§ Given request
Please quote exactly the opening lines of the data, from the first line to the one where "const SHEET_BOTTOM = GROOVE_FLOOR - REACH;" appears.

§ Material
* BEGIN *

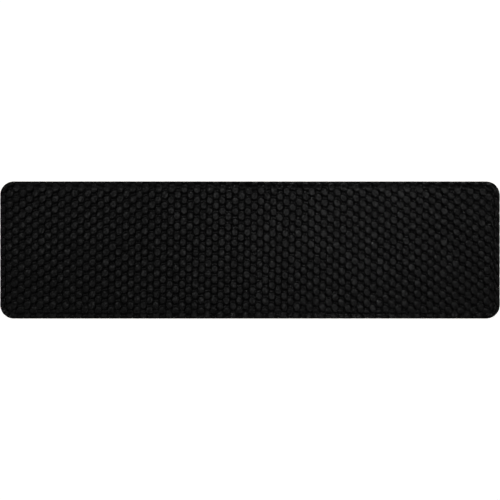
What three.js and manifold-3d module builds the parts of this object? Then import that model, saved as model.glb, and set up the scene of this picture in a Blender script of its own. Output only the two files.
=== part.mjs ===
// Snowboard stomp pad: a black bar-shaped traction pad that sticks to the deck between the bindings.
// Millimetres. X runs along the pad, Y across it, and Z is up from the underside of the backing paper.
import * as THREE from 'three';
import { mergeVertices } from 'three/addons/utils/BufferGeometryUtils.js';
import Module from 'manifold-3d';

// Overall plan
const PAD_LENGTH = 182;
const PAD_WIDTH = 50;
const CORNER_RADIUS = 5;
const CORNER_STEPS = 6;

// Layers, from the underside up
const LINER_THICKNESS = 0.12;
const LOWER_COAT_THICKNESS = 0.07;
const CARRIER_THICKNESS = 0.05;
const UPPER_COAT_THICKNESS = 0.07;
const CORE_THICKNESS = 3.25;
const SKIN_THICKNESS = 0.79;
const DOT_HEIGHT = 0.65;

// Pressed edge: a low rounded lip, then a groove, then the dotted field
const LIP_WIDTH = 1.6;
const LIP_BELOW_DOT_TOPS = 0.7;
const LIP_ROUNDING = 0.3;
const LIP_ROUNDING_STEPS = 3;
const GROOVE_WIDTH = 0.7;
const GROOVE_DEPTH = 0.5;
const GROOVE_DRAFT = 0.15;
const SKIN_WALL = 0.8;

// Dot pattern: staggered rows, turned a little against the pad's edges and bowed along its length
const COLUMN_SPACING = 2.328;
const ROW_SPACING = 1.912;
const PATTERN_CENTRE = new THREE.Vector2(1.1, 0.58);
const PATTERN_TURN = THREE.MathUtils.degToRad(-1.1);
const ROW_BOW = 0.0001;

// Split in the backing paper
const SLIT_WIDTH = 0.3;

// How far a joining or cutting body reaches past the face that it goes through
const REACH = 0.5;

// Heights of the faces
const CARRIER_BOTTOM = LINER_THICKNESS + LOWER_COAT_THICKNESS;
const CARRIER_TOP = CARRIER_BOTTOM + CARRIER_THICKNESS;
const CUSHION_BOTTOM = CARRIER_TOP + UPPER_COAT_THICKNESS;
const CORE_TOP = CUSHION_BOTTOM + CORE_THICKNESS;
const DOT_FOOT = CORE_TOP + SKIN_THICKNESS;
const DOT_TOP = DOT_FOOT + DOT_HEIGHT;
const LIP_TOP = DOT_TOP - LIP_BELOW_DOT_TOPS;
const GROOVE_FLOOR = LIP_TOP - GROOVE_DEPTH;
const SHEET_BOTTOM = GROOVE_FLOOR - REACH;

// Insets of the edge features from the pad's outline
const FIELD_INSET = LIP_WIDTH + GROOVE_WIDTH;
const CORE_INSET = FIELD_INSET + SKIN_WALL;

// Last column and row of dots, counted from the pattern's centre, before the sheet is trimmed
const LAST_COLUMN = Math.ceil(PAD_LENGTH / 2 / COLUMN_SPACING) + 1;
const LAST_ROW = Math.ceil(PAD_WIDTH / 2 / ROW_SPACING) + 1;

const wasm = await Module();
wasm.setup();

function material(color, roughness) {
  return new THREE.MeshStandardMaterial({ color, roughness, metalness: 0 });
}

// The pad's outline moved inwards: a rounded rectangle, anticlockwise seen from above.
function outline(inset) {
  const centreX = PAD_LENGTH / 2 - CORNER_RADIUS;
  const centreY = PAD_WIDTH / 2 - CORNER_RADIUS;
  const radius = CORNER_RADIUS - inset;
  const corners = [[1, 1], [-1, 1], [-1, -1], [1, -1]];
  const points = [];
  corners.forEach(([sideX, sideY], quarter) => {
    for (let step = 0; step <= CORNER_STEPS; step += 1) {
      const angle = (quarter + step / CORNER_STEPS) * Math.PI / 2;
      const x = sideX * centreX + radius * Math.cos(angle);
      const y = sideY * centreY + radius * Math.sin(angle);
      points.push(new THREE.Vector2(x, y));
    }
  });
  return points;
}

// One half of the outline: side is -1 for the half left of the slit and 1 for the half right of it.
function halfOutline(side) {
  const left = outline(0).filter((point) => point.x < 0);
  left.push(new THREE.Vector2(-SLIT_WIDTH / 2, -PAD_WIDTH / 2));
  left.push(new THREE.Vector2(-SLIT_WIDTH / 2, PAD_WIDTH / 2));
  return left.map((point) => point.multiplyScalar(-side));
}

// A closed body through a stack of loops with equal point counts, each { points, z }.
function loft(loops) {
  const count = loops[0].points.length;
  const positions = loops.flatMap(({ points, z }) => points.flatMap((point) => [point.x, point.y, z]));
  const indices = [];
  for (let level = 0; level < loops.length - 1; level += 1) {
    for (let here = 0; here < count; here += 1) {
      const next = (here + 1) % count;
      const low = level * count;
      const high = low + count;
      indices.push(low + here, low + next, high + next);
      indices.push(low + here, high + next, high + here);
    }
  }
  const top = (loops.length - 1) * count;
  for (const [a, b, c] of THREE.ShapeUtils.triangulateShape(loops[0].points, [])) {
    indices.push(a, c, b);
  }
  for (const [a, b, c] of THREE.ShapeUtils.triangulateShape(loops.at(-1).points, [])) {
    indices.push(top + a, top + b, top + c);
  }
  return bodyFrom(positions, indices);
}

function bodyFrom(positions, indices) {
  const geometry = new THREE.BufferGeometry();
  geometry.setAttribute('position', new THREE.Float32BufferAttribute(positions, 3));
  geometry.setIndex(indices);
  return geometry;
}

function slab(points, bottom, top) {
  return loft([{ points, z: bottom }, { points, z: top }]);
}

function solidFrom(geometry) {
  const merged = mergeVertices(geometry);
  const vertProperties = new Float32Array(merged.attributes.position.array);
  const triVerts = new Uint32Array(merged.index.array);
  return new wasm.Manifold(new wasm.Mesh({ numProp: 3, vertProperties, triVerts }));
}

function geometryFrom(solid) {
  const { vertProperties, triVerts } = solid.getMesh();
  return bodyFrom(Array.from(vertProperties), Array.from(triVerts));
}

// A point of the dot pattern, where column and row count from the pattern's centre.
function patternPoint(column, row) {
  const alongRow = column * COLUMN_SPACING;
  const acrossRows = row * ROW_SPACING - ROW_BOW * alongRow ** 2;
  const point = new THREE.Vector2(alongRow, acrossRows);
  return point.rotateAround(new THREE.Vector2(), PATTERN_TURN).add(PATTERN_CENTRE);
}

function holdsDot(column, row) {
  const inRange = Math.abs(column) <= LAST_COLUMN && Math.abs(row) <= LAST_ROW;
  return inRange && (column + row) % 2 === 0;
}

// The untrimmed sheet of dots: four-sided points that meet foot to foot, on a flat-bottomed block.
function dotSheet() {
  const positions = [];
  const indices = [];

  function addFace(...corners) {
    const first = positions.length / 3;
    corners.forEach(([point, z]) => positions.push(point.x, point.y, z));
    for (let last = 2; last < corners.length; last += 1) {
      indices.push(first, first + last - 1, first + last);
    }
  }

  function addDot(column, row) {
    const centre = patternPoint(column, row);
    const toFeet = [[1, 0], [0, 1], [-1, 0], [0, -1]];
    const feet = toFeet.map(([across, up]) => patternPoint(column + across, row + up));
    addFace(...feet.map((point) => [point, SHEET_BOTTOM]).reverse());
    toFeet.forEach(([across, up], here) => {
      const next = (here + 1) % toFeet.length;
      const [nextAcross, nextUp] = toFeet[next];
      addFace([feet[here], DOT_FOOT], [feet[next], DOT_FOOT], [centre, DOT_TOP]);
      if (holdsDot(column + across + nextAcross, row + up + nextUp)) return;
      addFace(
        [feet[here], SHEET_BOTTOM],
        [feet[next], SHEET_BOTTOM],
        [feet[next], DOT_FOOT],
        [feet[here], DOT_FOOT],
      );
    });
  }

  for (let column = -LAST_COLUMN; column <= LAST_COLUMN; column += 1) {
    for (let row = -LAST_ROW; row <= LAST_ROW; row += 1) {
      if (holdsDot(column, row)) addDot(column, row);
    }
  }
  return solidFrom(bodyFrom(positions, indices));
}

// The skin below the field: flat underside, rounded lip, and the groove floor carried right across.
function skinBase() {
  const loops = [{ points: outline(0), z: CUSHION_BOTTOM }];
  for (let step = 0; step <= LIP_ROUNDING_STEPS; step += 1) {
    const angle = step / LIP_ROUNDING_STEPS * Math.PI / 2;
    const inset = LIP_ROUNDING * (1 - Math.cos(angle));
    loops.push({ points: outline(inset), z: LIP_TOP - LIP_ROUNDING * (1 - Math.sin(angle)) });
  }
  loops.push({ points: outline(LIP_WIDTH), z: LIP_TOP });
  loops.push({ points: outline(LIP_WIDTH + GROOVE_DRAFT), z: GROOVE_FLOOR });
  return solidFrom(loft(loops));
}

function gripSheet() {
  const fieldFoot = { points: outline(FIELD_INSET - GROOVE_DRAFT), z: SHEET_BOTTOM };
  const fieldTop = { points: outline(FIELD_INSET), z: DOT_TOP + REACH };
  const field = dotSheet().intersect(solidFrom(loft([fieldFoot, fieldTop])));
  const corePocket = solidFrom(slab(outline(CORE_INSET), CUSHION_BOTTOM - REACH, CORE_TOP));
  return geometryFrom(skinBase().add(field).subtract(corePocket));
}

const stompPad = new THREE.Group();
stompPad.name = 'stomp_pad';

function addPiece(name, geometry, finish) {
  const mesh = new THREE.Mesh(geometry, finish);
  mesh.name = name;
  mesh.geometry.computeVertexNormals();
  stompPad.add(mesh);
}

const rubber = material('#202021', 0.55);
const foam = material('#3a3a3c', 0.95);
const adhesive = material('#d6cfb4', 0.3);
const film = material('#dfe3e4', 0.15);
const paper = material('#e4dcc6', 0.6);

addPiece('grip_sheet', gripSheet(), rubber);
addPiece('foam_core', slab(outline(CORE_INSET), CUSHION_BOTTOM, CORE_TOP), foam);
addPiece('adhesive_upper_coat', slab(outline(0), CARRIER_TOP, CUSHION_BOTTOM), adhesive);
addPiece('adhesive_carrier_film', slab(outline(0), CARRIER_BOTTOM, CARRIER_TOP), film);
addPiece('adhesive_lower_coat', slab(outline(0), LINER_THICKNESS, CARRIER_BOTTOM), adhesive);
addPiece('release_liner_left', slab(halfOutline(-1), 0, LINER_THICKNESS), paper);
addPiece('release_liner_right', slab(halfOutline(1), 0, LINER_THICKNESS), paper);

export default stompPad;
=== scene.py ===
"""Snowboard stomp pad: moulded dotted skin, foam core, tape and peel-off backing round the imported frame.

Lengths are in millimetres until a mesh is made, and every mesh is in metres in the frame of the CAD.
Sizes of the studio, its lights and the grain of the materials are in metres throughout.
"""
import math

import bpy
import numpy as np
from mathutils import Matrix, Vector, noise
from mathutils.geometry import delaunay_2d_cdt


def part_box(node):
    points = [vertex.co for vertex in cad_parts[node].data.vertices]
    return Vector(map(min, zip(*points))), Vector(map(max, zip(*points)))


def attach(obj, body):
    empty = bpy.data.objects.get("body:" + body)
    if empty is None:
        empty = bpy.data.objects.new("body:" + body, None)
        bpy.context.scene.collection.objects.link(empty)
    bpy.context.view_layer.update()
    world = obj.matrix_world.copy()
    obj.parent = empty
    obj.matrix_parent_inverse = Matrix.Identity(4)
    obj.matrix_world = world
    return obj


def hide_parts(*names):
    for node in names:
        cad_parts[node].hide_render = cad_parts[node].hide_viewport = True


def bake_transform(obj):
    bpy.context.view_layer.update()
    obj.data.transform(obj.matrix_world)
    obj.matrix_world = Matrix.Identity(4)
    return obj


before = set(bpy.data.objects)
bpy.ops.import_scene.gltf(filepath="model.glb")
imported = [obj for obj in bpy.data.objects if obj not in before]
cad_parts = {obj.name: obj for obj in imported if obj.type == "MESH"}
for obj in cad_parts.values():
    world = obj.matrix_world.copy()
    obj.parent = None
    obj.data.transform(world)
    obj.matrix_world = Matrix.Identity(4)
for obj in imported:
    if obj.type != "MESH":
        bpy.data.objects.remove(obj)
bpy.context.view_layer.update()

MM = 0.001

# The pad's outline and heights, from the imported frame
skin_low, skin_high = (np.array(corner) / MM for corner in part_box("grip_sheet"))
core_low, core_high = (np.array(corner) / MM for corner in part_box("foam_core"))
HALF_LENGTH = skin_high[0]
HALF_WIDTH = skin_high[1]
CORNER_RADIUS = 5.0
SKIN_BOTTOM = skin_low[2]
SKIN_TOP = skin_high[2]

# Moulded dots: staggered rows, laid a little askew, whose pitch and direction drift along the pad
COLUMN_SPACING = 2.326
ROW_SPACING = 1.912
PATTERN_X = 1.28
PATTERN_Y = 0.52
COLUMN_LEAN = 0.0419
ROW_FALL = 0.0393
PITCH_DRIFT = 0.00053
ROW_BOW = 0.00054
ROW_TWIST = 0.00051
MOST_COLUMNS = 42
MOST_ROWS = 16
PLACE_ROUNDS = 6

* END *

§ Result
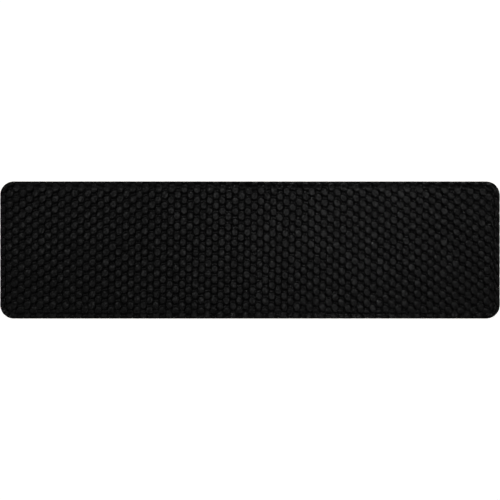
What three.js and manifold-3d module builds the parts of this object? Then import that model, saved as model.glb, and set up the scene of this picture in a Blender script of its own. Output only the two files.
=== part.mjs ===
// Snowboard stomp pad: a black bar-shaped traction pad that sticks to the deck between the bindings.
// Millimetres. X runs along the pad, Y across it, and Z is up from the underside of the backing paper.
import * as THREE from 'three';
import { mergeVertices } from 'three/addons/utils/BufferGeometryUtils.js';
import Module from 'manifold-3d';

// Overall plan
const PAD_LENGTH = 182;
const PAD_WIDTH = 50;
const CORNER_RADIUS = 5;
const CORNER_STEPS = 6;

// Layers, from the underside up
const LINER_THICKNESS = 0.12;
const LOWER_COAT_THICKNESS = 0.07;
const CARRIER_THICKNESS = 0.05;
const UPPER_COAT_THICKNESS = 0.07;
const CORE_THICKNESS = 3.25;
const SKIN_THICKNESS = 0.79;
const DOT_HEIGHT = 0.65;

// Pressed edge: a low rounded lip, then a groove, then the dotted field
const LIP_WIDTH = 1.6;
const LIP_BELOW_DOT_TOPS = 0.7;
const LIP_ROUNDING = 0.3;
const LIP_ROUNDING_STEPS = 3;
const GROOVE_WIDTH = 0.7;
const GROOVE_DEPTH = 0.5;
const GROOVE_DRAFT = 0.15;
const SKIN_WALL = 0.8;

// Dot pattern: staggered rows, turned a little against the pad's edges and bowed along its length
const COLUMN_SPACING = 2.328;
const ROW_SPACING = 1.912;
const PATTERN_CENTRE = new THREE.Vector2(1.1, 0.58);
const PATTERN_TURN = THREE.MathUtils.degToRad(-1.1);
const ROW_BOW = 0.0001;

// Split in the backing paper
const SLIT_WIDTH = 0.3;

// How far a joining or cutting body reaches past the face that it goes through
const REACH = 0.5;

// Heights of the faces
const CARRIER_BOTTOM = LINER_THICKNESS + LOWER_COAT_THICKNESS;
const CARRIER_TOP = CARRIER_BOTTOM + CARRIER_THICKNESS;
const CUSHION_BOTTOM = CARRIER_TOP + UPPER_COAT_THICKNESS;
const CORE_TOP = CUSHION_BOTTOM + CORE_THICKNESS;
const DOT_FOOT = CORE_TOP + SKIN_THICKNESS;
const DOT_TOP = DOT_FOOT + DOT_HEIGHT;
const LIP_TOP = DOT_TOP - LIP_BELOW_DOT_TOPS;
const GROOVE_FLOOR = LIP_TOP - GROOVE_DEPTH;
const SHEET_BOTTOM = GROOVE_FLOOR - REACH;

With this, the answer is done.